Bedard could not be reached for comment yesterday, but some of his first comments regarding his fear of the power agreement being in jeopardy were made at the Aug. 28 council meeting, at which time he and other local union reps expressed concern about the consequences of Abitibi having a separate hydro-generating company.
Then, during the all-candidates’ forum held on Oct. 17, Wihnan stated he felt the current council was not working in the best interests of the citizens they were elected to represent.
“The straw that broke the camel’s back deals with the power dam and its separation from mill property to form an income trust company,” he had said in his four-minute address.
“The consequences of this decision was ignored or hidden from the public,” he had charged. “Not one legal opinion was in place before this issue was caught by a local resident, who filed objections before the Ontario Municipal Board and Energy Board.
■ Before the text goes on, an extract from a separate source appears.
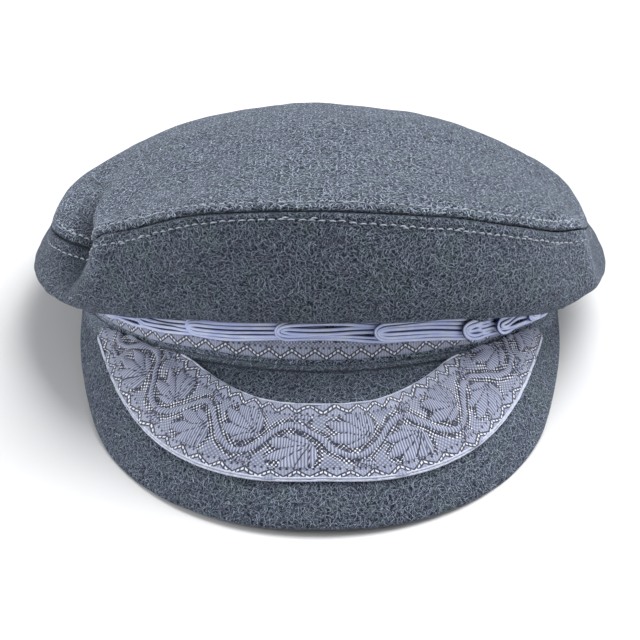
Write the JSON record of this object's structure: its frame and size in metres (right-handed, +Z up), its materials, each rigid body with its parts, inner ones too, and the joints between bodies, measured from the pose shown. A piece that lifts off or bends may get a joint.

“I’m afraid this council will not do what is necessary to protect the interests of the 1905 power agreement, let alone the jobs of those employees who work in our mill,” he added.
Then in Monday’s edition of the Daily Bulletin, an ad from CEP Local #92 stated the town has not done anything regarding the separation of the power dam from the mill, and that “the 1905 power agreement could be affected.”
It went on to state:
“Why would you not seek to roll [the] 1905 power agreement into the power trust as a liability against the trust company. This resolution is clean, inexpensive, and is the resolution required to protect this agreement, as told to you by Mr. Bedard and Mr. Wihnan.
“If you are not willing to support the mill, mill employees, and the community and district job base, at least support the 1905 power agreement,” the ad concluded.